Double waved yellows were shown at the end of Q3 in Hungary last weekend after Fernando Alonso spun, forcing a number of drivers to abandon their final qualifying laps.

Rosberg was one of the last to come through the yellow flag zone, lifting slightly through Turn 8 before posting a quicker time to take pole position.

The stewards investigated Rosberg’s lap, and although they were satisfied that he slowed sufficiently, the fall-out from the case has continued ahead of this weekend’s German Grand Prix.

On Thursday, Lewis Hamilton told NBCSN that the case set a precedent for all other drivers when it comes to reacting to double waved yellow flags, fearing that it could cause a safety issue in the future.

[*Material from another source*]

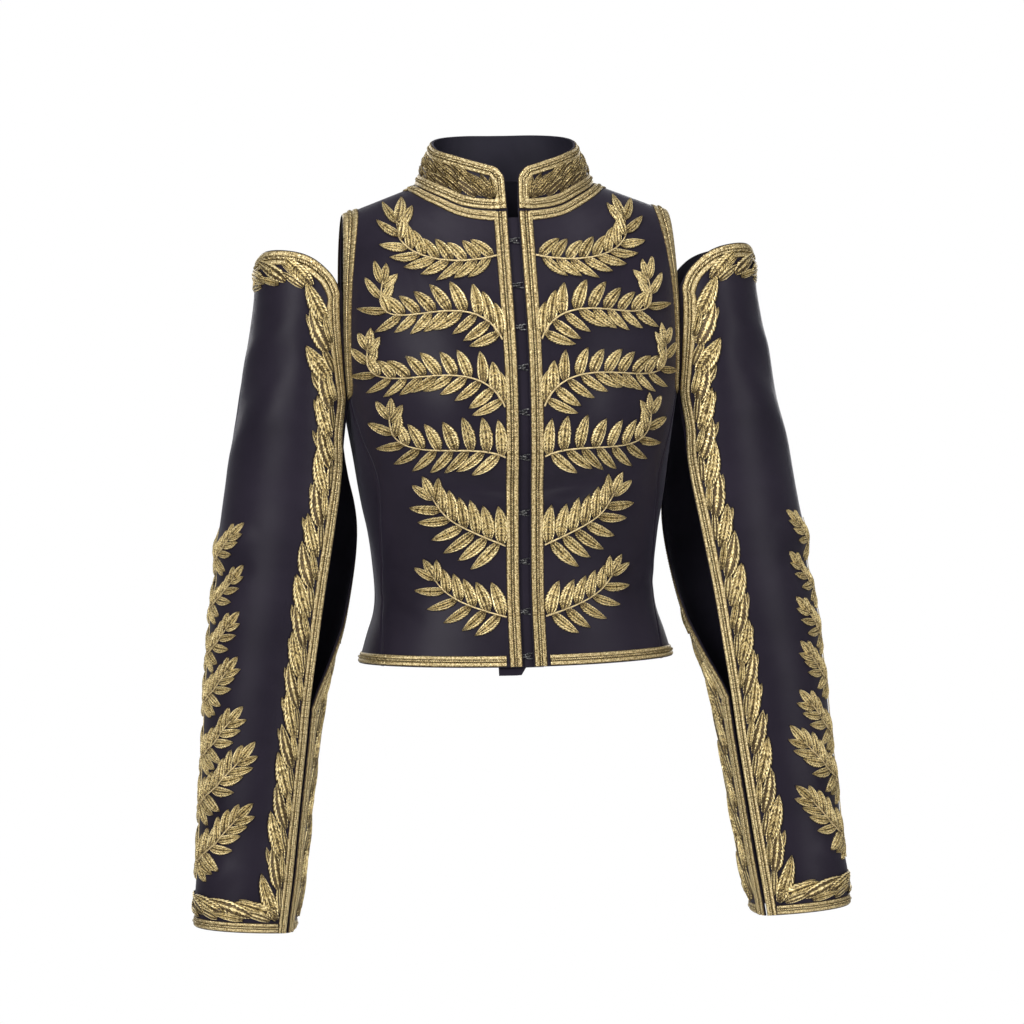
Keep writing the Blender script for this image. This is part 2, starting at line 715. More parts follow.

However, there will be no repeat of Rosberg’s actions in Hungary, with Whiting confirming on Friday in a press briefing that the red flag will now be shown to prevent drivers from improving their lap times.

“Ever since we had the Virtual Safety Car in 2015 and then this year we use it in free practice,” Whiting said.

“We can use it in qualifying really but we tend now to stop if there is going to be a yellow flag for any length of time.

“The reason we didn’t show a red flag in Hungary was simply that session had ended, but some cars were behind Alonso’s car and some in front.

“So I think the procedure would be to red flag any time there is a double waved yellow flag. Then there will be no discussion.

“That’s what I intend to do in the future, just to remove any discussion about whether a driver slowed down or not.”